- **Aim of the exercise**: Find the lines that hold the word "materials" and return them.

- **Data extract**:
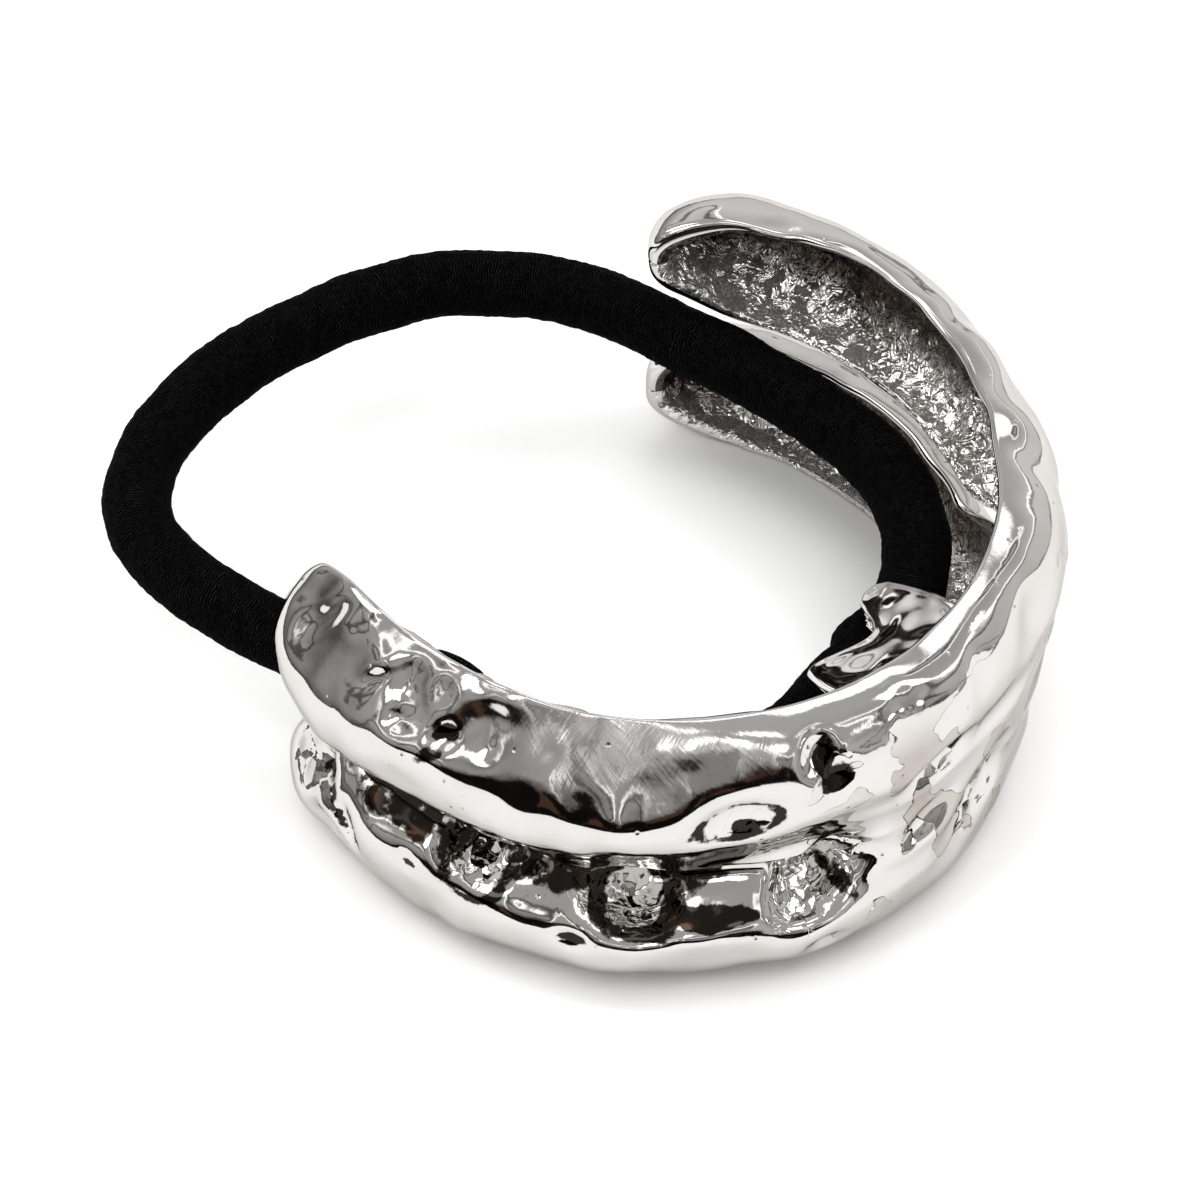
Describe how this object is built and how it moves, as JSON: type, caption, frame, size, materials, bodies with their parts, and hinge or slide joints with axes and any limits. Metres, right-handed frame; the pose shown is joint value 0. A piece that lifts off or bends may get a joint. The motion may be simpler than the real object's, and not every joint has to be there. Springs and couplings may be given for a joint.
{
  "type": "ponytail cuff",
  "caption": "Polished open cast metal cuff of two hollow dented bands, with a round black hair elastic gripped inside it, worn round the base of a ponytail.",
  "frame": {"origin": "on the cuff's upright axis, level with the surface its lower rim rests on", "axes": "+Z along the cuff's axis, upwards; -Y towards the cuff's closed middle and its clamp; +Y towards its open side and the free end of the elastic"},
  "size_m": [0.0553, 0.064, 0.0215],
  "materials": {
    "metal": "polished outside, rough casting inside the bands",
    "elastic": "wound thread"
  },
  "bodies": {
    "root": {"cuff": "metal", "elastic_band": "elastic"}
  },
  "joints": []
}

- **Solution to this problem**:
Describe how this object is built and how it moves, as JSON: type, caption, frame, size, materials, bodies with their parts, and hinge or slide joints with axes and any limits. Metres, right-handed frame; the pose shown is joint value 0. A piece that lifts off or bends may get a joint. The motion may be simpler than the real object's, and not every joint has to be there. Springs and couplings may be given for a joint.
  "materials": {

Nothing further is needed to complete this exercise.